• _Dataset content_:

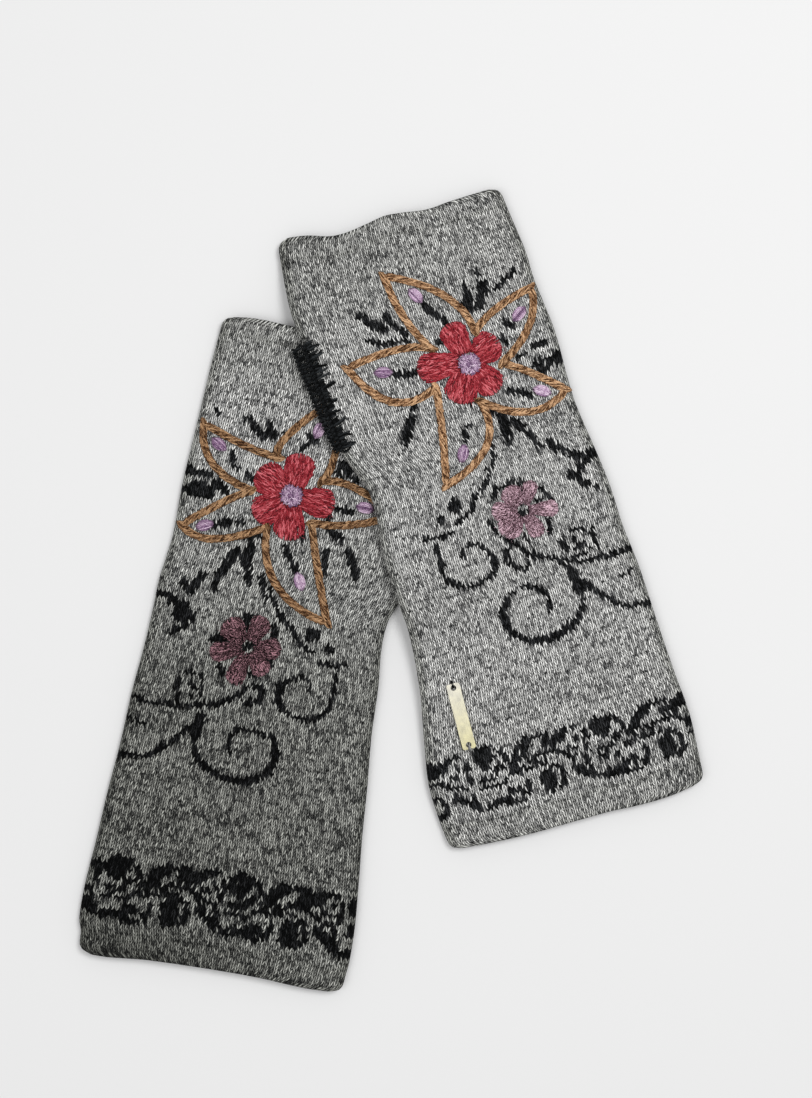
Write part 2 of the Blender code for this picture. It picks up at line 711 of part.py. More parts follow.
def tie(label, material, end, base, forward, normal, wall):
    """A thread from the cloth inside the hole, over the bar's end, and down to the cloth again."""
    hole = BAR_LENGTH / 2 - BAR_HOLE_INSET
    over = BAR_THICKNESS + CLEARANCE + TIE_RADIUS
    foot = base + forward * end * (BAR_LENGTH / 2 + TIE_REACH)
    across, up = from_row(RIGHT, foot.x, foot.y)
    ground = Vector(wall.point(across, up, CLEARANCE + TIE_RADIUS))

    def spot(along, rise):
        return base + forward * end * along + normal * rise

    bar_end = spot(BAR_LENGTH / 2 + CLEARANCE + TIE_RADIUS * 1.4, over * 0.75)
    points = [
        spot(hole, TIE_RADIUS * 1.2),
        spot(hole + 0.1, over * 0.6),
        spot(hole + 0.5, over + 0.15),
        spot(hole + BAR_HOLE_INSET * 0.6, over + 0.3),
        bar_end,
        bar_end.lerp(ground, 0.7) + normal * 0.25,
        ground,
    ]
    round_cord(f"bar_tie_{label}", points, TIE_RADIUS, material)


# ---- the scene ---------------------------------------------------------------------------------------
def clear_scene():
    for obj in list(bpy.data.objects):
        bpy.data.objects.remove(obj)


def make_materials():
    made = {}
    for name, (colour, roughness, metallic) in COLOURS.items():
        material = bpy.data.materials.new(name)
        material.use_nodes = True
        shader = material.node_tree.nodes["Principled BSDF"]
        shader.inputs["Base Color"].default_value = (*colour, 1)
        shader.inputs["Roughness"].default_value = roughness
        shader.inputs["Metallic"].default_value = metallic
        made[name] = material
    return made


def make_warmer(warmer):
    vertices, faces = tube_mesh(warmer)
    tube = mesh_object(f"{warmer.name}_tube", vertices, faces, "knit")
    wall = FrontWall(warmer, tube)
    thumb_edges(warmer)
    embroidery(warmer, wall)
    return wall


clear_scene()
collection = bpy.data.collections.new("wrist_warmers")
cutters = bpy.data.collections.new("cutters")
bpy.context.scene.collection.children.link(collection)
bpy.context.scene.collection.children.link(cutters)
materials = make_materials()
make_warmer(LEFT)
brass_bar(make_warmer(RIGHT))
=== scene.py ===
import math
import random
from functools import partial

import bpy
import numpy as np
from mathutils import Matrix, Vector, noise
from mathutils.bvhtree import BVHTree


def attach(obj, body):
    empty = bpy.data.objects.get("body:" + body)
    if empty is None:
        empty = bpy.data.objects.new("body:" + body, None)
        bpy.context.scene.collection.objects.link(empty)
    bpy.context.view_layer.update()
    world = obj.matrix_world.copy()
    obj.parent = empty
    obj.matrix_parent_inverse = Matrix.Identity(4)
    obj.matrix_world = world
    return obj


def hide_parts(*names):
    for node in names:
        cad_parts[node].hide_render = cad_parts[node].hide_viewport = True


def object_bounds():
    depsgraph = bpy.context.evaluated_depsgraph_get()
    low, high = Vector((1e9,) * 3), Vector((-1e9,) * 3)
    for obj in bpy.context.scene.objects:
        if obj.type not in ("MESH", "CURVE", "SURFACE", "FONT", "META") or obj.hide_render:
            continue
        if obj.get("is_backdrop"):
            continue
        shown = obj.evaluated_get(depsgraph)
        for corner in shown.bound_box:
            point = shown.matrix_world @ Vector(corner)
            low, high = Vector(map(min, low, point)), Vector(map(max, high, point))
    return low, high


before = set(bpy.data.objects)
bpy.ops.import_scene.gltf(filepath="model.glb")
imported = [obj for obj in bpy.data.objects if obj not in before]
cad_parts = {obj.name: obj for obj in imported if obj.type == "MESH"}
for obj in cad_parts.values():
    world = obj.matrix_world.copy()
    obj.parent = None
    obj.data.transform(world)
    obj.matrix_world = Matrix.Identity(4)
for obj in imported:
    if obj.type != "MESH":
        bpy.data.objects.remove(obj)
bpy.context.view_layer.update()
bpy.ops.object.select_all(action="DESELECT")

# ---- The two knitted tubes -----------------------------------------------------------------------------
# Each warmer is one seamless tube of fine marled wool in plain stitch, light and dark grey fibres spun
# together. The black scrolls and the border are knitted in with a second yarn, stitch by stitch. Both
# ends are turned in and sewn down, and the thumb slit is left open in one side.
MM = 0.001
WALL = 1.6                 # one thickness of the cloth, all sizes in millimetres
SKIN = 1.2                 # from the outer face to the inner one
FOLD_GAP = 0.5
PUFF = 0.7
PUFF_FULLNESS = 0.7
FOREARM_HEM = 9.0
KNUCKLE_HEM = 7.5
HEM_SWELL = 0.45
HEM_FADE = 2.0
HEM_GROOVE = 0.38
GROOVE_WIDTH = 1.3
RIM = 1.0
RIM_DROP = 0.5
CORNER_RADIUS = 4.0
SLIT_LOW = 166.0
SLIT_HIGH = 214.0
LIFT = 6.1                 # the right warmer lies this much higher where it crosses the left one
LIFT_RUN = 32.0
WALES = 54                 # columns of stitches across one wall
FOLD_WALES = 3             # and round one side fold
COURSE = 1.43              # height of a row of stitches
V_RISE = 0.42              # share of a course by which the arms of a stitch rise and fall
ARM_RELIEF = 0.14          # how far the edges of an arm lie below its middle
PAST_EDGE = 1.85           # where stitches lie that reach past the cloth: half its thickness when flat
UNEVEN_STITCH = 0.17       # how far a stitch strays sideways, and a little more along the wale
RIPPLE = 0.2               # height of the small unevenness of soft cloth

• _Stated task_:
Transcribe the lines beginning at the one that contains "wall = FrontWall(warmer, tube)" and ending at the one that contains "before = set(bpy.data.objects)", with nothing added or left out.

• _Exercise solution_:
    wall = FrontWall(warmer, tube)
    thumb_edges(warmer)
    embroidery(warmer, wall)
    return wall


clear_scene()
collection = bpy.data.collections.new("wrist_warmers")
cutters = bpy.data.collections.new("cutters")
bpy.context.scene.collection.children.link(collection)
bpy.context.scene.collection.children.link(cutters)
materials = make_materials()
make_warmer(LEFT)
brass_bar(make_warmer(RIGHT))
=== scene.py ===
import math
import random
from functools import partial

import bpy
import numpy as np
from mathutils import Matrix, Vector, noise
from mathutils.bvhtree import BVHTree


def attach(obj, body):
    empty = bpy.data.objects.get("body:" + body)
    if empty is None:
        empty = bpy.data.objects.new("body:" + body, None)
        bpy.context.scene.collection.objects.link(empty)
    bpy.context.view_layer.update()
    world = obj.matrix_world.copy()
    obj.parent = empty
    obj.matrix_parent_inverse = Matrix.Identity(4)
    obj.matrix_world = world
    return obj


def hide_parts(*names):
    for node in names:
        cad_parts[node].hide_render = cad_parts[node].hide_viewport = True


def object_bounds():
    depsgraph = bpy.context.evaluated_depsgraph_get()
    low, high = Vector((1e9,) * 3), Vector((-1e9,) * 3)
    for obj in bpy.context.scene.objects:
        if obj.type not in ("MESH", "CURVE", "SURFACE", "FONT", "META") or obj.hide_render:
            continue
        if obj.get("is_backdrop"):
            continue
        shown = obj.evaluated_get(depsgraph)
        for corner in shown.bound_box:
            point = shown.matrix_world @ Vector(corner)
            low, high = Vector(map(min, low, point)), Vector(map(max, high, point))
    return low, high


before = set(bpy.data.objects)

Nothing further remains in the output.